Healey's exit cracks Starmer's defence file open

Britain's defence secretary walked out of office on the morning of 11 June 2026, telling the prime minister in a resignation letter that the government's defence investment programme "is far less than what is needed at this time." The departure of John Healey, announced at 11:24 UTC and confirmed by wire services within minutes, turns an internal argument about the defence budget into a public crisis for Keir Starmer — and it lands at a moment when NATO's European members are being pressed, again, to put real money behind their commitments.
The mechanics of the resignation are simple. The political reading is harder. Healey is not a maverick; he is one of Labour's heavier figures, a former shadow defence secretary with close ties to the party's centre of gravity. When someone in that position quits over the size of the cheque, the question is no longer whether the bill is too small — it is by how much, and who in Whitehall knew.
The shape of the argument
According to reporting carried by the New York Times on 11 June 2026, Healey informed Starmer that the defence investment programme falls short of what is required. The BBC, cited in the same news cycle, carried the substance of the letter — that the planned spending is "far less than what is needed." The Telegraph's open thread, aggregating the breaking wires, summarised the core complaint: the programme is "less than needed at this time," phrasing the Telegraph itself flags as coming from Healey's letter.

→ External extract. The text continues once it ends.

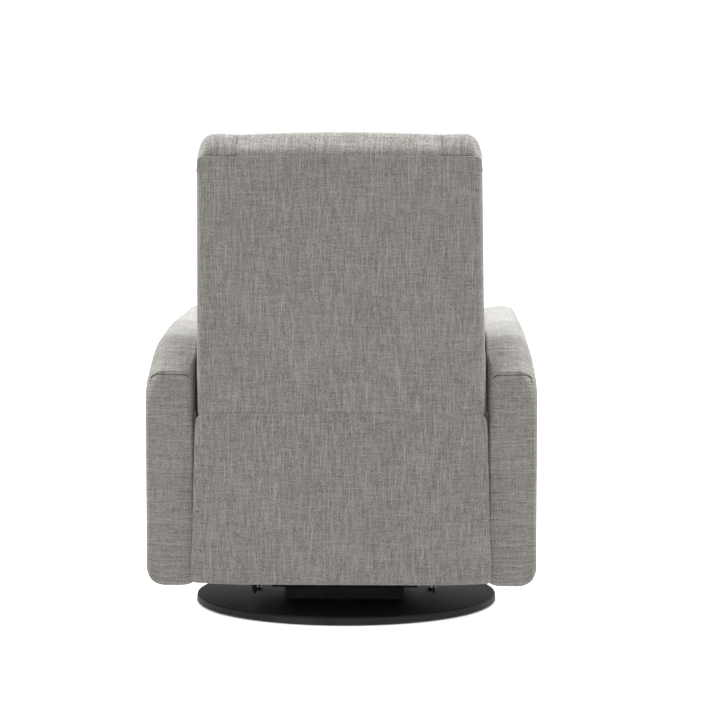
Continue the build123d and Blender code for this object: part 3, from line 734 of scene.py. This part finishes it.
def make_arm(side):
    out = rounded([(-0.4045, 0.0905), (-0.4045, 0.5975), (0.0700, 0.5975), (0.3120, 0.5825), (0.3700, 0.5150), (0.3700, 0.0905)],
                  [0.014, 0.044, 1.200, 0.090, 0.020, 0.014], 0.001)
    out = resample(out, 0.001)
    k = int(np.argmin(np.abs(out[:, 0]) + 1000 * (out[:, 1] > 0.1)))
    out = np.roll(out, -k, 0)
    if np.sum(out[:, 0] * np.roll(out[:, 1], -1) - np.roll(out[:, 0], -1) * out[:, 1]) < 0:
        out = out[::-1]
    pick, i = [], 0
    while i < len(out) - 1:
        pick.append(i)
        p = out[i]
        rear = p[0] > 0.30
        i += 1 if rear and ARM_SEAM_Z - 0.014 < p[1] < ARM_SEAM_Z + 0.010 else 2 if rear and ARM_SEAM_Z - 0.03 < p[1] < ARM_SEAM_Z + 0.055 else 6
    out = out[pick]
    mid = (ARM_IN + ARM_OUT) / 2
    T0 = 0.0388
    lanes = [mid + sgn * (T0 + d) for sgn in (-1, 1) for d in (-0.008, -0.0055, -0.0035, -0.0022, -0.0012, 0, 0.0012)]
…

That language is deliberately calibrated. It does not accuse Starmer of disloyalty to NATO, nor of pacifism. It says the number is wrong. In a Westminster resignation, the choice of that framing is itself the story: a cabinet minister has concluded that the headline figure, as currently drafted, is incompatible with the threat picture and that working inside the tent is no longer an effective way to fix it.

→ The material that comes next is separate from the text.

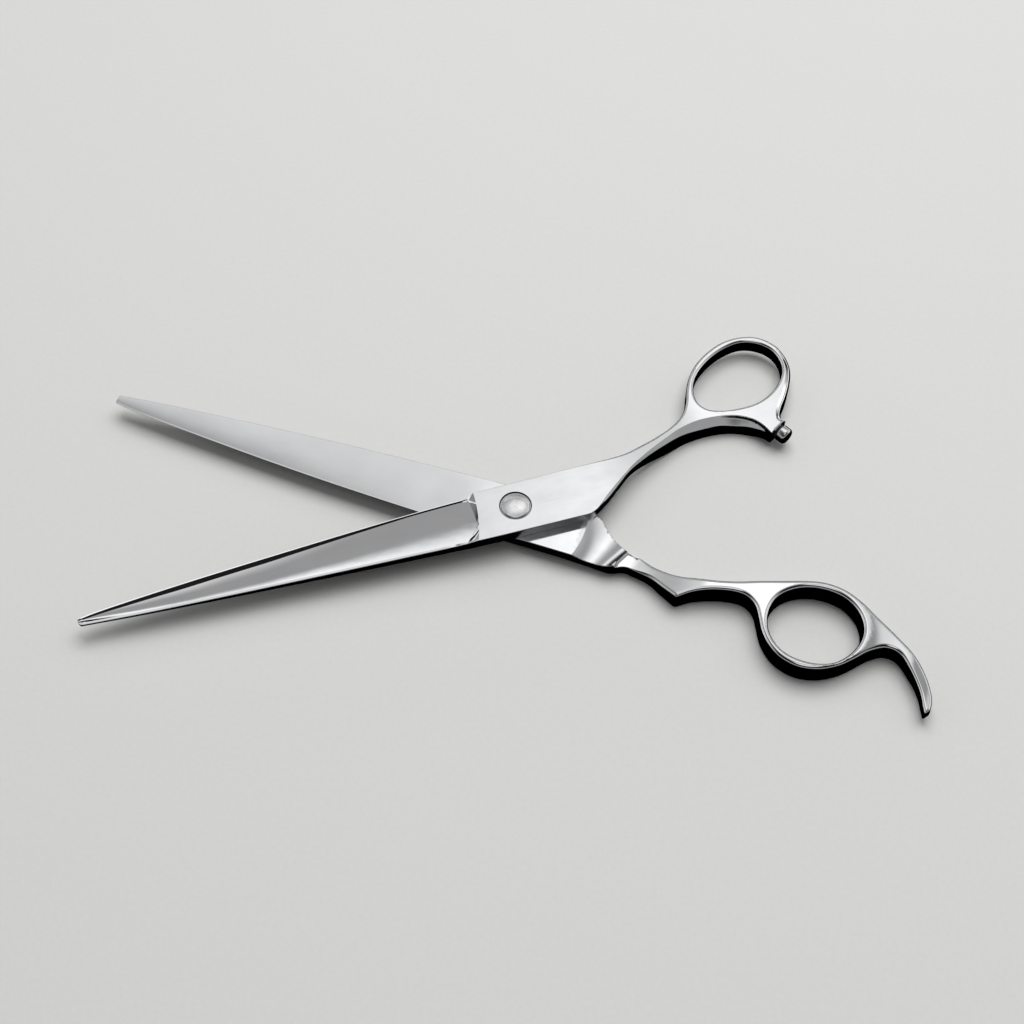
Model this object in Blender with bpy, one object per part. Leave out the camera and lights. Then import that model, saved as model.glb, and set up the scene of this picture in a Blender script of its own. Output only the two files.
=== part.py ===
"""Hair cutting shears with a ball bearing pivot, an offset thumb ring and a hooked finger rest.

The shears lie on a table at z = 0 with the pivot axis standing on the origin. Each half is modelled
in its own frame: x runs from the pivot to the handle, the cutting edge is on the +y side, and z is
the height above the ride face, positive to the outside. Lengths are in millimetres until a mesh is
made, and in metres from then on.
"""
import math

import bmesh
import bpy
import numpy as np
from mathutils import Vector
from mathutils.geometry import delaunay_2d_cdt

MM = 0.001

# Driving dimensions, in millimetres and degrees
RIDE_HEIGHT = 5.0            # ride face of the finger half above the table
RIDE_GAP = 0.1               # running clearance between the two ride faces
FINGER_AZIMUTH = -17.85      # direction of the finger half's handle
THUMB_AZIMUTH = 16.05        # direction of the thumb half's handle
PLATE_THICKNESS = 3.0        # both halves at the pivot
TIP_X = -104.5               # pivot to blade tip
BLADE_END_X = -11.5          # where the ground blade begins to run out
PLUNGE_X = -8.7              # corner where the plate starts, on the edge side
TIP_THICKNESS = 1.05
EDGE_LAND = 0.12             # thickness left along the cutting edge
BEVEL_WIDTH = 0.42           # widest at the tip
BEVEL_SLOPE = 0.51
BAND_WIDTH = 1.25            # second bevel behind the edge, widest towards the tip
BAND_SLOPE = 0.32
SPINE_CHAMFER = 0.5
CHAMFER_DROP = 0.28
CHAMFER_FADE = (11.0, 20.0)    # distance from the pivot over which the spine chamfer appears
HOLLOW_DEPTH = 0.16          # hollow of the ground faces
HOLLOW_FADE = (9.0, 22.0)      # distance from the pivot over which the hollow appears
PLATE_EDGE_RADIUS = 0.15
SPINE_EDGE_RADIUS = 0.12
FINGER_EDGE_RADIUS = 1.0
THUMB_EDGE_RADIUS = 0.75

FINGER_CREST = 1.8           # crest of the finger ring above its ride face
FINGER_RING_CENTRE = (74.5, 8.5)
SCOOP_DEPTH = 1.1            # hollow across the finger half's block
SCOOP_BOW = 0.022            # curvature of the line where the hollow starts
SCOOP_STEP = 0.9             # step down from the block to the neck
STEP_LENGTH = 0.5
WEB_SLOPE = 0.26             # fall of the web between the finger ring and the rest
WEB_DROP = 0.9
THUMB_CREST = 0.9            # crest of the thumb ring above its ride face
RING_LIFT = 1.6              # the far side of the thumb ring is this much thinner
LUG_LIFT = 1.8               # and so is the end of the lug
FLANK_SLOPE = 1.19           # bevelled flank beside the thumb shank's crest
FLANK_WIDTH = 2.4
FLANK_EDGE_RADIUS = 0.2
POCKET_DEPTH = 0.55          # groove under the crest near the lug
POCKET_RUN = 0.5
FACET_WIDTH = 1.35           # facet down the side of the thumb ring and lug
FACET_SLOPE = 0.5

SHANK_RADIUS = 1.75          # pivot screw
RUNNING_CLEARANCE = 0.05
PIVOT_BORE = SHANK_RADIUS + RUNNING_CLEARANCE
HEAD_RADIUS = 3.5
HEAD_RIM = 0.3
HEAD_DOME = 0.45
COUNTERBORE_RADIUS = 3.75
COUNTERBORE_FLOOR = 0.9      # above the thumb half's ride face
BUSHING_RADIUS = 2.2
RACE_THICKNESS = 0.4
BALL_COUNT = 12
BALL_RADIUS = 0.45
BALL_CIRCLE = 2.75
SEAT_GAP = 0.03              # between neighbouring seated pieces
GLIDE_RADIUS = 4.5
GLIDE_RECESS = 0.35
CLICK_RADIUS = 4.2
CLICK_RECESS = 0.7
CLICK_TEETH = 24
TOOTH_HEIGHT = 0.1
DIAL_RADIUS = 4.6
DIAL_TEETH = 30
KNURL_DEPTH = 0.12
DIAL_CAVITY_RADIUS = 3.9
DIAL_FLOOR = 0.65
DIAL_GAP = 0.15              # between the dial's rim and the finger half
DIAL_CAVITY_DEPTH = 0.65
KEY_HOLE_RADIUS = 0.5
KEY_HOLE_CIRCLE = 2.9
KEY_HOLE_DEPTH = 0.4
SPRING_THICKNESS = 0.2
SPRING_RISE = 0.3

BUMPER_SEAT = (68.9, 5.35)   # middle of the lug's end, in the thumb half's frame
BUMPER_DIRECTION = -61.0     # degrees from the thumb half's x axis
BUMPER_HEIGHT = -1.2         # above the thumb half's ride face
BUMPER_RADIUS = 2.1
BUMPER_LENGTH = 3.0
BUMPER_ROUND = 0.95
COLLAR_TOP = 0.5
STUD_RADIUS = 0.7
STUD_DEPTH = 3.3             # in the lug
SOCKET_DEPTH = 1.6           # in the bumper head

CUTTER_REACH = 1.0           # how far cutters run past a face

# Plan steps
BLADE_STEP = 6.0
HANDLE_STEP = 1.5
TIP_STEP = 0.6


def clear_scene():
    for old in list(bpy.data.objects):
        bpy.data.objects.remove(old, do_unlink=True)


def material(name, colour, roughness, metallic):
    made = bpy.data.materials.new(name)
    made.use_nodes = True
    shader = made.node_tree.nodes["Principled BSDF"]
    shader.inputs["Base Color"].default_value = (*colour, 1.0)
    shader.inputs["Roughness"].default_value = roughness
    shader.inputs["Metallic"].default_value = metallic
    return made


def add_object(name, points, faces, look, parent=None):
    """A named object from points in millimetres, shaded smooth with its sharp edges kept."""
    mesh = bpy.data.meshes.new(name)
    mesh.from_pydata([Vector(p) * MM for p in points], [], faces)
    work = bmesh.new()
    work.from_mesh(mesh)
    bmesh.ops.recalc_face_normals(work, faces=work.faces)
    work.to_mesh(mesh)
    work.free()
    mesh.shade_smooth()
    mesh.set_sharp_from_angle(angle=math.radians(32))
    mesh.materials.append(look)
    made = bpy.data.objects.new(name, mesh)
    bpy.context.scene.collection.objects.link(made)
    made.parent = parent
    return made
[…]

A row about the baseline, not the direction
The political centre of gravity in London has, for two years, accepted that UK defence spending must rise. The argument inside the Labour government is not whether to spend more, but how fast, and on what. Starmer's position, as understood from the resignation exchange, is that fiscal headroom is limited and that a steady, defensible ramp — anchored in the 2.5%-of-GDP target — is the credible path. Healey's position, as written, is that the rate of increase on offer now will leave capability gaps that the strategy document does not acknowledge.
Both positions are reasonable. Neither is novel. The interesting move is Healey's choice to make the disagreement a resignation rather than a leaked memo. Cabinet government usually absorbs this kind of argument; a minister who goes public has decided the cost of staying is higher than the cost of going. That is, in itself, a verdict on how much slack remains between Number 10 and the Ministry of Defence.

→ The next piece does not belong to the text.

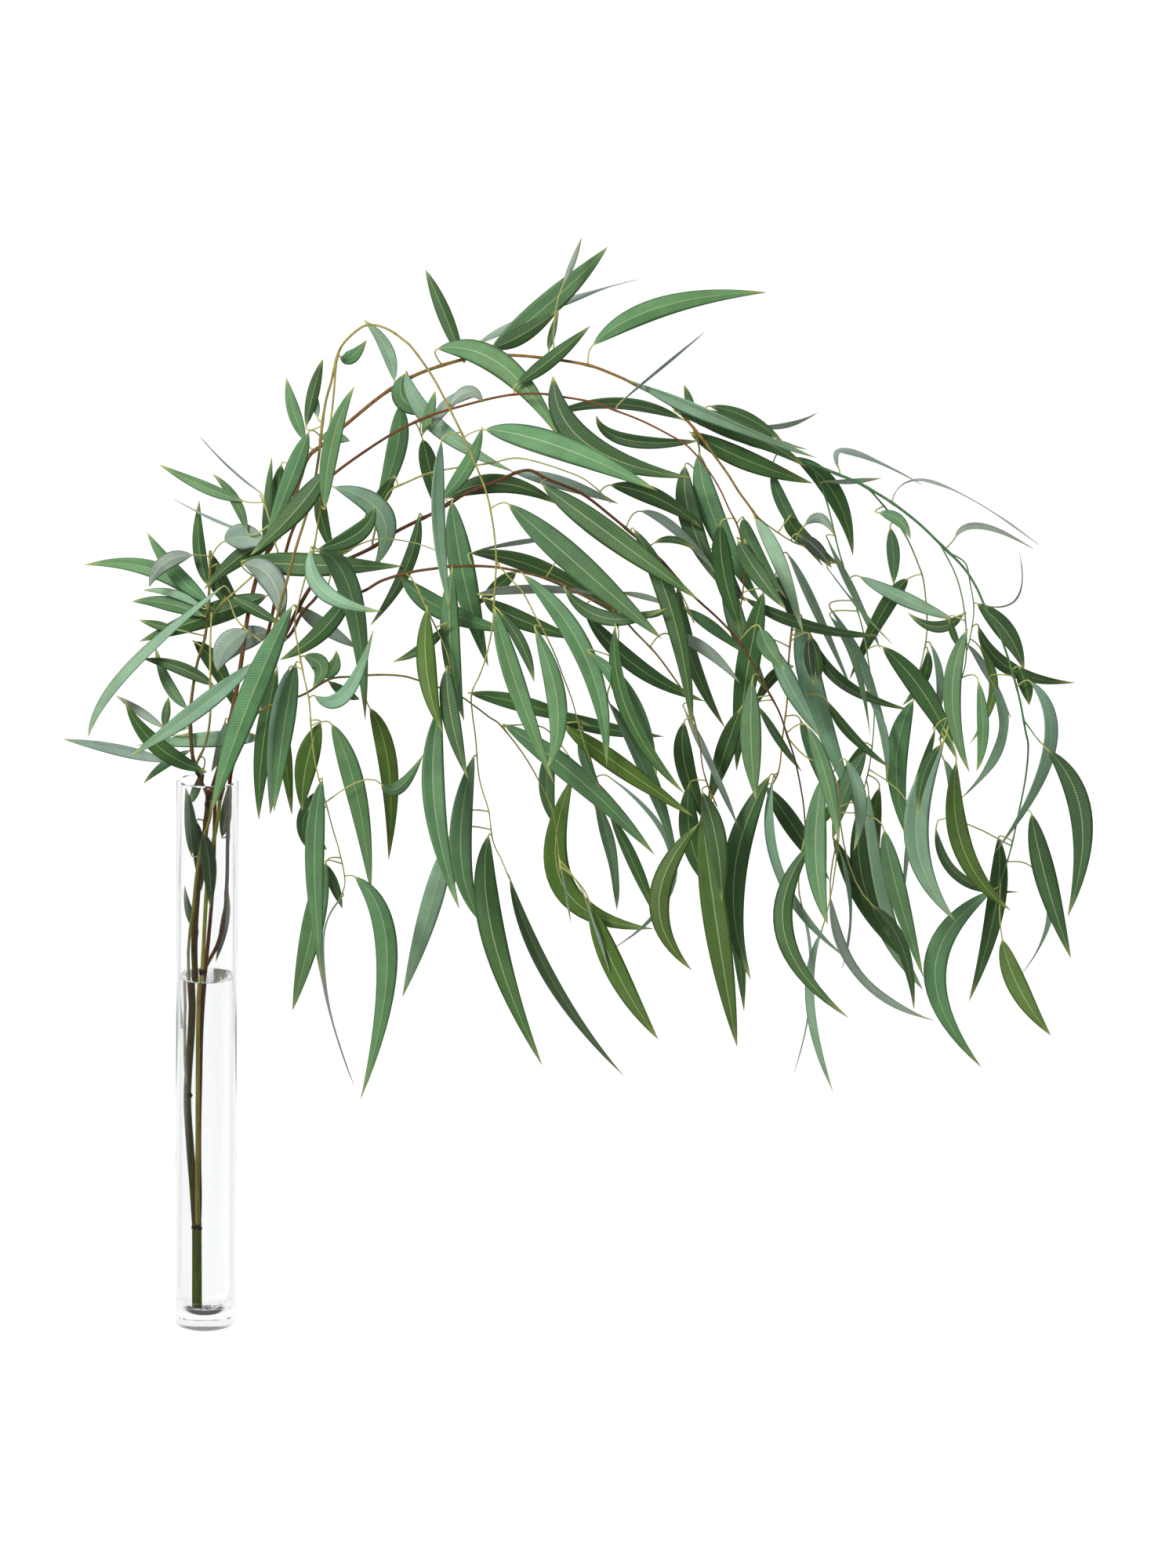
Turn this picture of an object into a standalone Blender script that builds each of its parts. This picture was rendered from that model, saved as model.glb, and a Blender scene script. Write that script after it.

What the sources say — and what they don't
Reporting from the New York Times confirms Healey's departure and identifies the cause as a shortfall in the defence investment programme; the Times adds that the resignation was "unexpected." The BBC's account, carried via secondary channels on 11 June, includes the explicit quotation about the investment programme being "far less than what is needed." Open-source aggregators, including the Telegraph's live thread and the Russia-aligned Fars News wire, both repeated the breaking BBC line within minutes of one another — a useful, if uncomfortable, indicator that the underlying British sourcing is the primary fact everyone is working from.
What the open sources do not yet say matters as much. None of the wires available at the time of writing specifies the size of the gap Healey was objecting to — whether the dispute is over hundreds of millions or several billion pounds, whether the friction sits in the equipment plan, the nuclear programme, or the conventional warfighting stocks, or whether the resignation triggers a wider challenge from defence-ambitious backbenchers. The Telegraph thread, the strongest aggregator in the cycle, simply catalogues the political response: Starmer is expected to move quickly on a successor. The full letter is not yet on the public record; the BBC's summary is the closest thing to text.
Stakes: London, NATO, and the credibility ledger
The resignation lands in a wider European argument that the United Kingdom is the Atlantic alliance's second-most-capable conventional contributor and the only European nuclear power outside France. The case Healey's letter is making — that the planned ramp is not enough — is the same case capitals from Warsaw to Tallinn have been making privately for two years. A British defence secretary putting his name to it is, in effect, a London seal on a complaint that other European governments have been reluctant to voice out loud.
Three audiences will be watching. The first is the Labour parliamentary party, where a small but organised group of defence hawks will read the resignation as cover for a louder public argument about the budget. The second is the Treasury, which now has to decide whether to absorb a higher settlement or absorb a political fight inside its own party. The third is NATO headquarters in Brussels, where a credible UK uplift has been priced into the alliance's European-side planning; if the figure slips, the load shifts to Poland, the Nordics, and the Baltic flank. None of that is in the resignation letter. All of it is implied by it.
The honest summary is short. A senior British minister has resigned, in writing, over the size of the defence budget, and the prime minister has not yet, on the open record, disputed the substance of that claim. Until the full letter is published and a successor is named, the political weight of the moment sits in what Healey said about the number — not in the wider analysis that number invites.